Most of it is highly stylised but even in its colder, more existentialist moments possessed of considerable emotion. There's a passion there that's hard to define except in terms of superb, totally fluid and, for the time, completely original and audacious film-making. Karina doesn't so much act as react, and her every movement is watched by Godard, seemingly almost in awe. Only Godard could have made this film and at the time - 1962 - it seemed like a masterpiece. It remains so now, telling us more, sometimes by the simple device of telling us less, than any other film about what the French used to call "the life".
Derek Malcolm
Malpertuis****
Dir: Harry Kümel
With: Susan Hampshire, Michel Bouquet, Mathieu Carrière, Jean-Pierre Cassel, Daniel Pilon, Walter Rilla
125 mins, no cert
After a hacked-about English language version was presented at Cannes in 1972, Harry Kümel's extraordinary Malpertuis largely disappeared from view. Kümel had made two films before this one - the impressive Monsieur Hawarden, and the more famous Daughters of Darkness, which cast Delphine Seyrig as a lesbian vampire. He is a kind of Belgian Cocteau - but a good deal more baroque and with certain affinities to his more fastidious countryman André Delvaux.

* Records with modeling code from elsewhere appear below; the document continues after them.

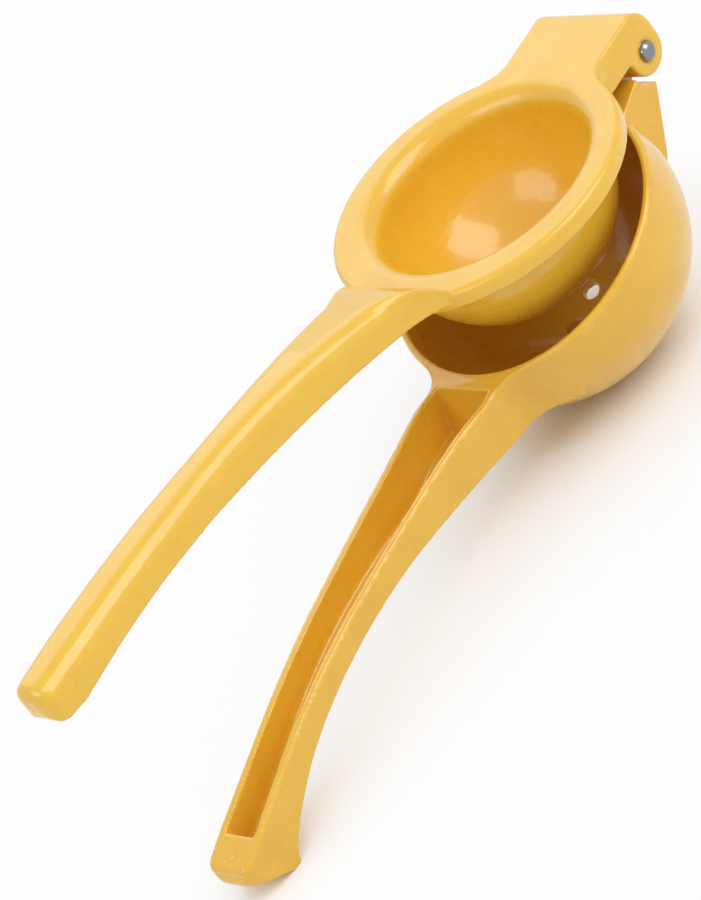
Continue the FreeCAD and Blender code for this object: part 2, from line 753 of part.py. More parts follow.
def make_strainer_arm(doc):
    """The strainer arm: bowl with drain holes, hinge lug with its knuckle, and trough handle."""
    bowl = doc.addObject("PartDesign::Body", "bowl_form")
    section = new_sketch(bowl, "bowl_section", "XZ_Plane", "dims.bowl_shift")
    draw_bowl_half(section)
    turn(bowl, section, "bowl_turned")
    flanks = arm_form(doc, "strainer_handle_form", draw_strainer_body_side,
                      draw_strainer_body_plan, "70")
    lip = arm_form(doc, "strainer_lip_form", draw_strainer_lip_side, draw_strainer_lip_plan, "70")
    lug = doc.addObject("PartDesign::Body", "lug_form")
    side = new_sketch(lug, "lug_side", "XZ_Plane")
    draw_lug_side(side)
    pad(lug, side, "dims.block_width", "lug_pad")
    web = doc.addObject("PartDesign::Body", "knuckle_web_form")
    side = new_sketch(web, "knuckle_web_side", "XZ_Plane")
    draw_knuckle_web_side(side)
    pad(web, side, "dims.knuckle_width", "knuckle_web_pad")
    knuckle = cylinder_on_hinge(doc, "knuckle", "dims.knuckle_radius", "dims.knuckle_width",
                                "dims.strainer_hinge_drop")
    solid = join(doc, "strainer_solid", [bowl, flanks, lip, lug, web, knuckle])
    hollow = doc.addObject("PartDesign::Body", "bowl_hollow")
    section = new_sketch(hollow, "bowl_hollow_section", "XZ_Plane", "dims.bowl_shift")
    draw_bowl_hollow_half(section)
    turn(hollow, section, "bowl_hollow_turned")
    trough = arm_form(doc, "trough", draw_strainer_channel_side, draw_strainer_channel_plan, "60")
    notch = doc.addObject("PartDesign::Body", "rim_notch")
    side = new_sketch(notch, "notch_side", "XZ_Plane")
    draw_notch_side(side)
    pad(notch, side, "dims.notch_width", "notch_pad")
    bore = cylinder_on_hinge(doc, "knuckle_bore", "dims.pin_radius + dims.pin_clearance",
                             "dims.knuckle_width + 4", "dims.strainer_hinge_drop")
    doc.recompute()
    notched = cut(doc, "strainer_notched", solid, notch)
    hollowed = cut(doc, "strainer_hollowed", notched, hollow)
    troughed = cut(doc, "strainer_troughed", hollowed, trough)
    bored = cut(doc, "strainer_bored", troughed, bore)
    arm = doc.addObject("PartDesign::Body", STRAINER)
    arm.BaseFeature = bored
    doc.recompute()
    make_drains(doc, arm)
    return arm


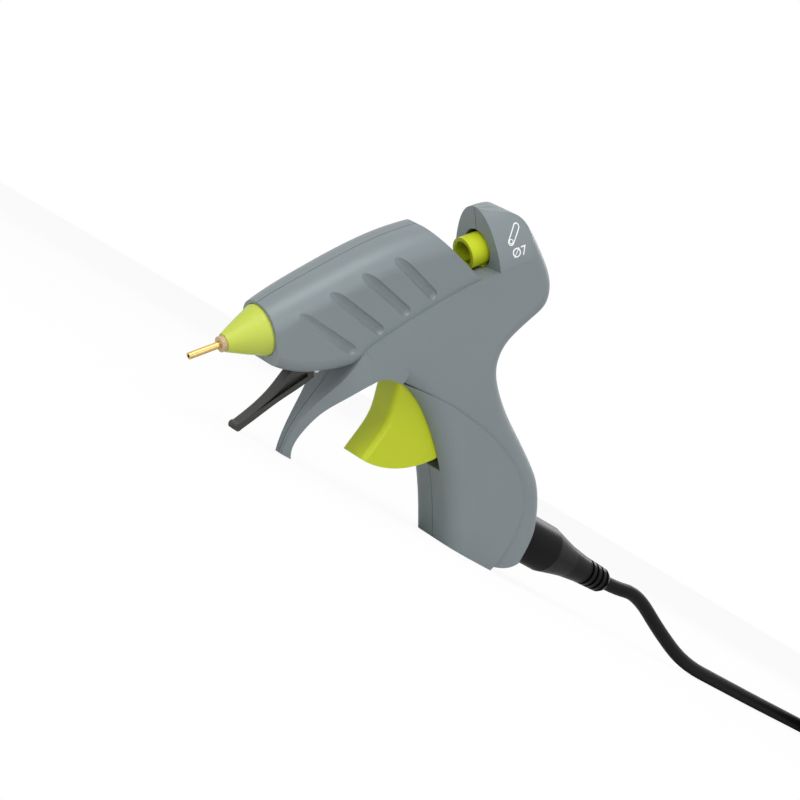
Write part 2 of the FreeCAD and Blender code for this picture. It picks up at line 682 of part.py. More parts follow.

His film is based on Jean Ray's fantasy novel and follows Mathieu Carrière's sailor home to the ornate and mysterious family mansion presided over by his dying uncle (Orson Welles, who apparently had bits of his script deposited here and there over the bed linen). The sailor, trapped in a house with endless hidden chambers, meets three women, each of whom is played by a surprisingly lubricious Susan Hampshire. It looks as if he will be lucky to get out alive.
The film, adorned by a George Delerue score, has a surreal, dreamlike edge to it and there's a highly coloured portentousness that neither Cocteau nor Delvaux would have allowed. Even so, this "histoire d'une maison maudite" is so striking that you can forgive Kumel his dafter flights of steamy imagination and recognise the film-maker as a true original.